*EXERCISE OBJECTIVE*: Repeat exactly, please, the lines that begin at the start of the listing and end at the line holding "return list(zip(x - TAB_SEAM".

*DATA*:
───
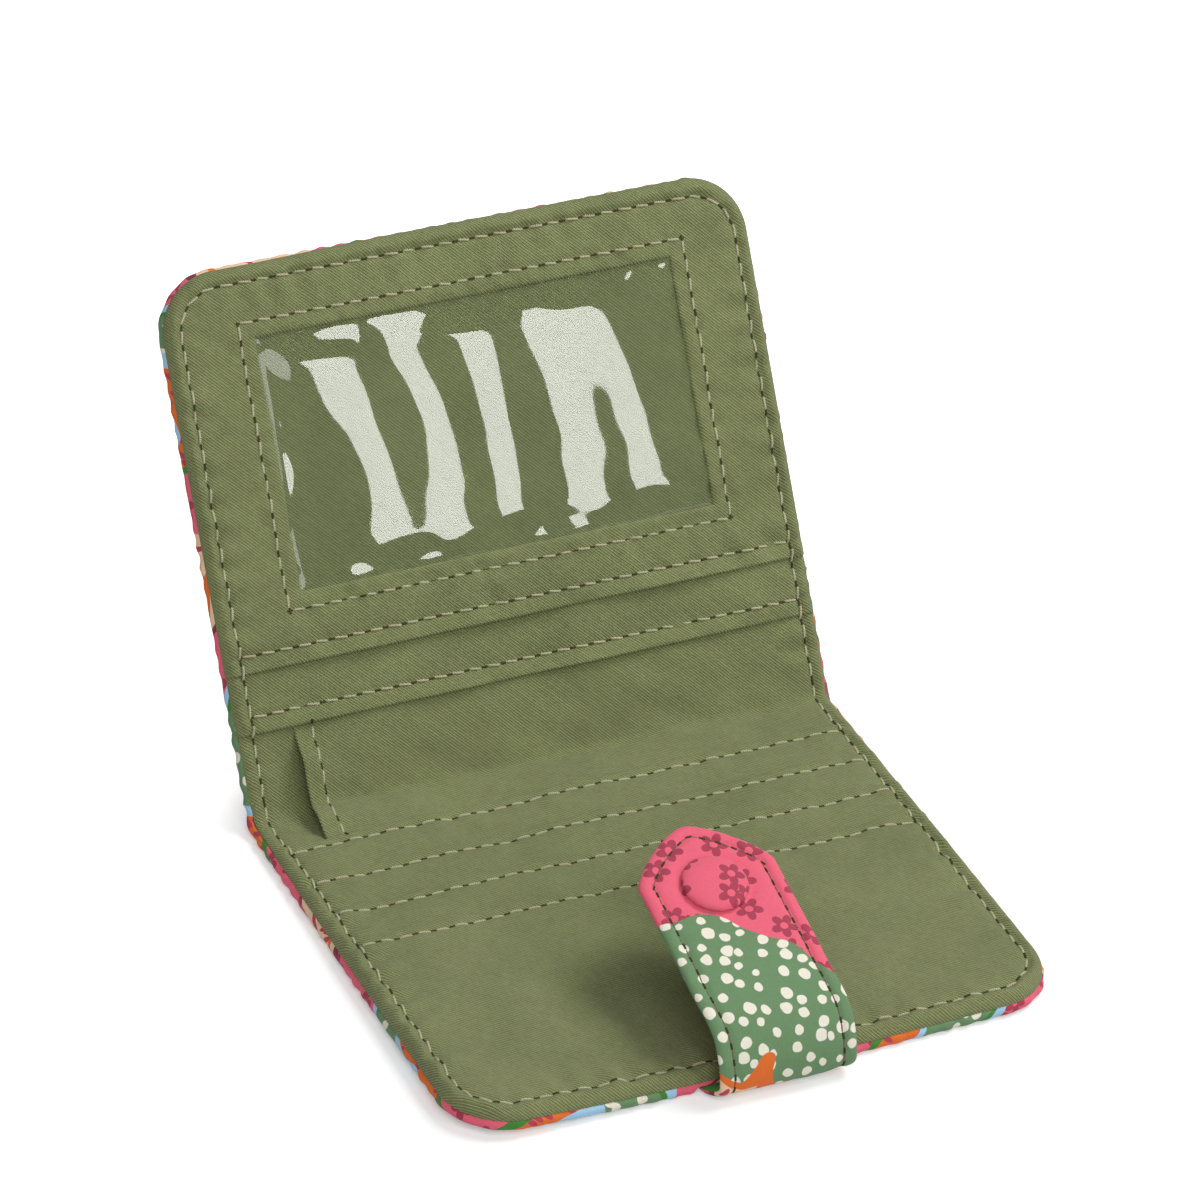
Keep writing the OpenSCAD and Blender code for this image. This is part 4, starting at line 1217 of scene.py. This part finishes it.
def tab_face(x, run, more=0.0):
    """The tab's outer face, for its stitches."""
    a, b = tip_place(x, run)
    d = np.where((a > 0) & (b > 0), TAB_SEAM, np.minimum(TAB_HALF - np.abs(x), TIP_RUN - run))
    return tab_place(x, run, tab_relief(x, run, d) + more)


def tip_seam():
    """The seam round the tip, a constant way inside the edge."""
    grid_x = np.concatenate([np.full(40, TAB_HALF), np.linspace(TAB_HALF, 0, 40)])
    grid_run = np.concatenate([np.linspace(TIP_RUN - TAB_TAPER, TIP_RUN, 40), np.full(40, TIP_RUN)])
    x, run, d, way_x, way_s = tab_border(grid_x, grid_run)
    return list(zip(x - TAB_SEAM * way_x, run - TAB_SEAM * way_s))


tab_thread = thread_material("olive_brown_thread", TAB_THREAD, TAB_THREAD_GROOVE_SHADE)
tab_x = TAB_HALF - TAB_SEAM
right = [(tab_x, run) for run in np.arange(SPLIT_RUN, TIP_RUN - TAB_TAPER, 2)] + tip_seam()
high_row = [(-x, run) for x, run in right] + right[::-1]
low_rows = [[(side * tab_x, TAB_SEAM), (side * tab_x, SPLIT_RUN)] for side in (-1, 1)]
low_rows.append([(-tab_x, TAB_SEAM), (tab_x, TAB_SEAM)])
for level, rows, nodes in (("low", low_rows, ("tab_root_stitching", "tab_riser_stitching")),
                           ("high", [high_row], ("tab_end_stitching",))):
    seams = sew(f"tab_seam_{level}", tab_face, rows, tab_thread, 76, TAB_LIFT, TAB_PITCH,
                TAB_STITCH_L, TAB_THREAD_W, TAB_SLANT)
    swing(seams, level)
    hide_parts(*nodes)


# Snap
# A metal stud on the upper half and a socket under the tab's tip press together. The socket's
# post goes through the tab to a round cap, which is covered in the print and gathered under it.
CAP_PROFILE = np.array([(0.0, 1.0), (0.25, 0.985), (0.5, 0.93), (0.68, 0.85), (0.82, 0.73), (0.92, 0.58),
                        (0.98, 0.40), (1.0, 0.24), (0.985, 0.10), (0.93, 0.02), (0.80, 0.0), (0.3, 0.0)])
CAP_GAP, CAP_GATHERS = 0.02, 19
NICKEL_DARK, NICKEL_LIGHT = (0.60, 0.59, 0.56, 1.0), (0.76, 0.75, 0.72, 1.0)
# Where the cap's cloth was cut from the print, in metres: where a pink band lies.
CAP_CUT = (0.013, 0.066)


def metal_material():
    """Worn nickel, with fine scratches that make it glossy here and dull there."""
    material, tree = new_material("snap_nickel")
    wear = noise_node(tree, object_place(tree), 900.0, 4.0, dimensions="3D").outputs[0]
    rough = add_node(tree, "MapRange", Value=wear, i1=0.3, i2=0.7, i3=0.18, i4=0.34)
    bump = add_node(tree, "Bump", Strength=0.08, Distance=0.0001, Height=wear)
    nickel = add_node(tree, "BsdfPrincipled", Metallic=1.0, Roughness=rough.outputs[0],
                      Normal=bump.outputs[0],
                      **{"Base Color": mix_colour(tree, wear, NICKEL_DARK, NICKEL_LIGHT)})
    finish_material(tree, nickel.outputs[0])
    return material


def cap_place(x, run, k):
    """The point of the cap at x and run from its middle, k over the tab's outer face."""
    return Vector(tab_place(np.array(x), np.array(PLANE_RUN + SNAP_RUN + run), np.array(k)))


snap_nickel = metal_material()
for name in ("snap_stud", "snap_stud_post", "snap_socket"):
    for slot in bpy.data.objects[name].material_slots:
        slot.material = snap_nickel

bpy.ops.object.select_all(action="DESELECT")
bpy.ops.mesh.primitive_uv_sphere_add(segments=72, ring_count=40, radius=1)
cap = bpy.context.object
cap.name = cap.data.name = "snap_cap_cover"
profile = CAP_PROFILE * (CAP_R, CAP_H)
profile_at = np.concatenate([[0], np.cumsum(np.hypot(*np.diff(profile, axis=0).T))])
for point in cap.data.vertices:
    down = math.acos(max(-1, min(1, point.co.z))) / math.pi * profile_at[-1]
    turn = math.atan2(point.co.y, point.co.x)
    wide, high = (np.interp(down, profile_at, profile[:, k]) for k in (0, 1))
    rim = float(smooth(np.array(down), profile_at[4], profile_at[8]))
    wide *= 1 + 0.012 * rim * math.cos(CAP_GATHERS * turn + 2 * math.sin(3 * turn))
    if math.hypot(point.co.x, point.co.y) < 1e-5:
        wide = 0.0
    dx, dy = wide * math.cos(turn), wide * math.sin(turn)
    high += 0.03 * float(ripple(np.array(dx), np.array(dy), 5.5, 91))
    point.co = cap_place(dx, dy, high + CAP_GAP)
cloth_uv = cap.data.uv_layers[0]
cloth_uv.name = "cloth"
middle = cap_place(0.0, 0.0, 0.0)
for loop in cap.data.loops:
    from_middle = cap.data.vertices[loop.vertex_index].co - middle
    along = from_middle.y * PLANE_WAY[0] + from_middle.z * PLANE_WAY[1]
    cloth_uv.data[loop.index].uv = (from_middle.x + CAP_CUT[0], along + CAP_CUT[1])
take_up(cap)
face_outwards()
cap.data.materials.append(tab_print)
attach(cap, "tab_end")
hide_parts("snap_cap")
───
*ANSWER TO THIS TASK*:
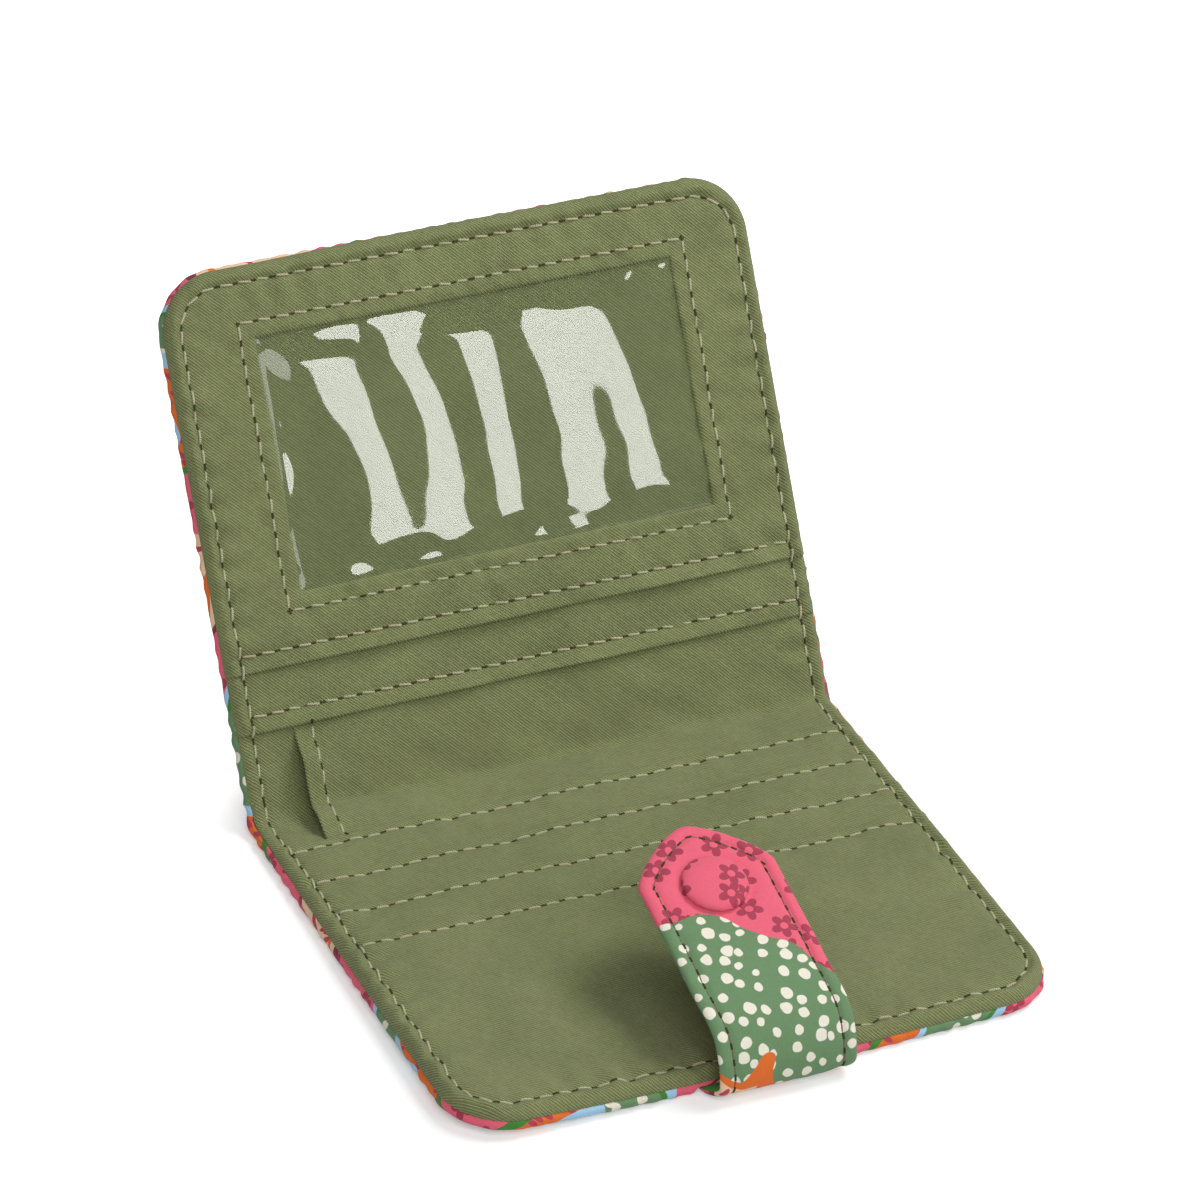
Keep writing the OpenSCAD and Blender code for this image. This is part 4, starting at line 1217 of scene.py. This part finishes it.
def tab_face(x, run, more=0.0):
    """The tab's outer face, for its stitches."""
    a, b = tip_place(x, run)
    d = np.where((a > 0) & (b > 0), TAB_SEAM, np.minimum(TAB_HALF - np.abs(x), TIP_RUN - run))
    return tab_place(x, run, tab_relief(x, run, d) + more)


def tip_seam():
    """The seam round the tip, a constant way inside the edge."""
    grid_x = np.concatenate([np.full(40, TAB_HALF), np.linspace(TAB_HALF, 0, 40)])
    grid_run = np.concatenate([np.linspace(TIP_RUN - TAB_TAPER, TIP_RUN, 40), np.full(40, TIP_RUN)])
    x, run, d, way_x, way_s = tab_border(grid_x, grid_run)
    return list(zip(x - TAB_SEAM * way_x, run - TAB_SEAM * way_s))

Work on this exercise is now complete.